Ces œuvres, et on pourrait en citer d’autres, donnent donc moins à comprendre la complexité du monde qu’à la faire ressentir.

En faisant cohabiter toutes les couches de la société en même temps, tous les enjeux, tous les personnages, leurs quotidiens foutraques, leurs intérêts individuels et les inextricables situations dans lesquelles ils se retrouvent, on comprend confusément que le rapport au réel y est fragmenté et embrouillé.

Personne n’a accès à la vision d’ensemble, parfois même pas les auteurs, tout n’est qu’agrégat de bribes de chaos, fragmentaires, dont la réalité elle-même est sujette à caution.

Bref : un terrain de jeu parfait pour les maîtres ès manipulation.

Propaganda

Dans son livre Propaganda, le communicant Edward Bernays développait l’idée que dans les sociétés complexes et démocratiques, la propagande doit jouer un rôle central pour organiser le chaos de la société. Il s’agit de fabriquer le consentement de la population à sa propre domination, en uniformisant les pensées et les modes de vie.

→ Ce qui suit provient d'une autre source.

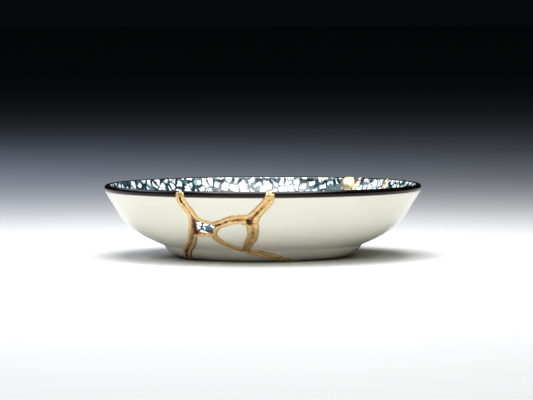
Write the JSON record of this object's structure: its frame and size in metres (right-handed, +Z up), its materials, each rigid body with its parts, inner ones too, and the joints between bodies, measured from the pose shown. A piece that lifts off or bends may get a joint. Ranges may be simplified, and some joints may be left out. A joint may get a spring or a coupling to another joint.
{
  "type": "mended porcelain dish",
  "caption": "Shallow round porcelain dish on a turned foot, broken and mended with raised gold seams, with a small open window where one shard is lost.",
  "frame": {"origin": "on the dish's axis, in the plane of the foot that stands on the table", "axes": "+Z up along the dish's axis; -Y is the front with the open window and the main seams; +X is to the right seen from the front"},
  "size_m": [0.15, 0.1511, 0.0355],
  "materials": {
    "porcelain": "glossy cream glaze outside, blue and white printed pattern under the glaze inside, black enamel on the lip",
    "gold_lacquer": "satin gold powder over lacquer, uneven"
  },
  "bodies": {
    "root": {"shard_left": "porcelain", "shard_right": "porcelain", "shard_front_rim": "porcelain", "shard_teardrop": "porcelain", "shard_front_foot": "porcelain", "shard_back": "porcelain", "gold_seams": "gold_lacquer", "gold_chip_fill": "gold_lacquer"}
  },
  "joints": []
}
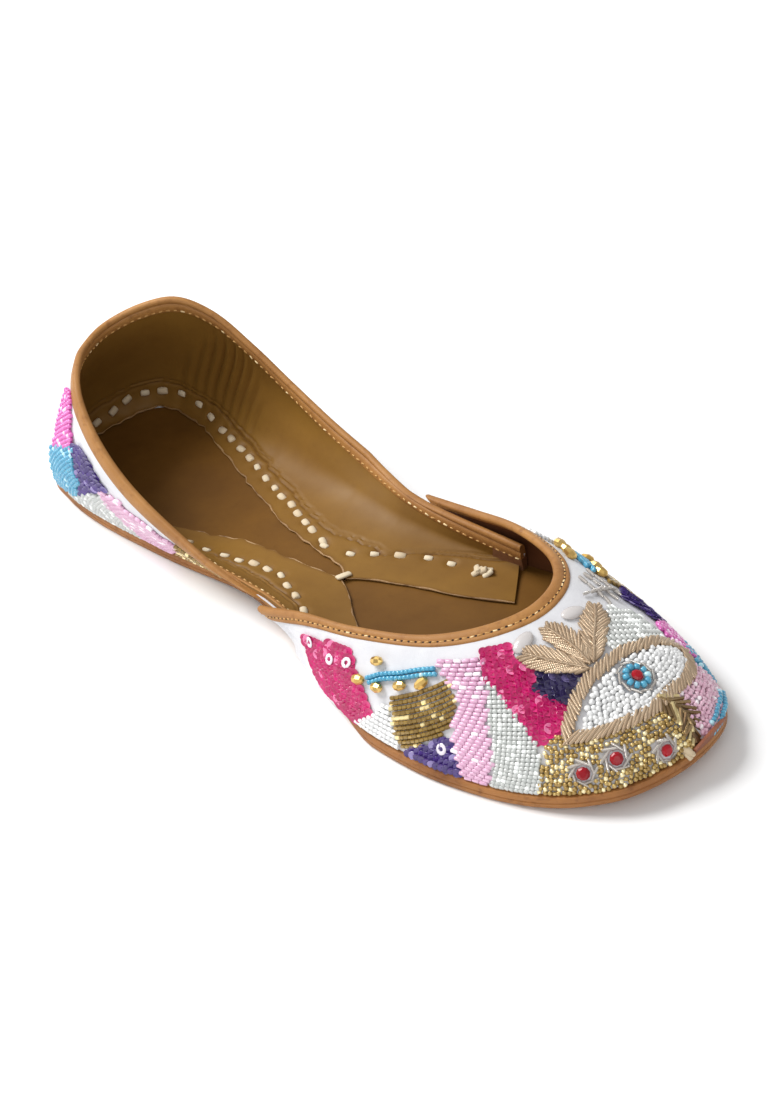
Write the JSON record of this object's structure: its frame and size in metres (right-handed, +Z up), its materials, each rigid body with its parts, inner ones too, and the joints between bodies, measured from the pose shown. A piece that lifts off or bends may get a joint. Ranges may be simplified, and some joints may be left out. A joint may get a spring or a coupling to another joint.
{
  "type": "mojari shoe",
  "caption": "Flat slip-on mojari (jutti) of embroidered satin with leather bindings, leather socks and a thin leather sole; right shoe.",
  "frame": {"origin": "middle of the shoe's box, on the floor that it stands on", "axes": "+X to the toe, +Y to the wearer's left, +Z up"},
  "size_m": [0.2534, 0.088, 0.0537],
  "materials": {
    "sole_leather": "natural tan sole leather, waxed edge",
    "sock_leather": "smooth brown leather, slight sheen",
    "satin": "white satin with beadwork",
    "binding_leather": "tan leather edging, back-stitched"
  },
  "bodies": {
    "root": {"outsole": "sole_leather", "insole_heel": "sock_leather", "insole_forepart": "sock_leather", "vamp": "satin", "vamp_binding": "binding_leather", "quarter": "satin", "quarter_binding": "binding_leather"}
  },
  "joints": []
}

Une population a priori libre de ses pensées et mouvements, mais pas tant que ça.

Bernays est un joyeux drille qui assume son projet de légitimation de la domination des masses incultes et irrationnelles par une élite éclairée.

Son bouquin est considéré comme fondateur de la pub moderne et des “relations publiques”, ce qui est pareil avec moins de femmes nues et plus de cravates.

Jack Baron et l’éternité, de Norman Spinrad – Par Hugues Robert

jack barron et l'éternité de Norman Spinrad
Jack barron et l’éternité de Norman Spinrad aux éditions J’ai Lu

C’est un bon moment peut-être pour évoquer l’un des plus grands auteurs de la science-fiction contemporaine, Américain du Bronx vivant à Paris depuis plus de trente ans désormais. Norman Spinrad, puisque c’est bien de lui qu’il s’agit (nous avons déjà évoqué son monstrueusement prémonitoire Bleue comme une orange de 1999 dans notre épisode de l’an dernier consacré au réchauffement climatique), est depuis l’origine un formidable observateur critique lorsqu’il s’agit de passer les dérives politiques de son pays au crible de son futur imaginé.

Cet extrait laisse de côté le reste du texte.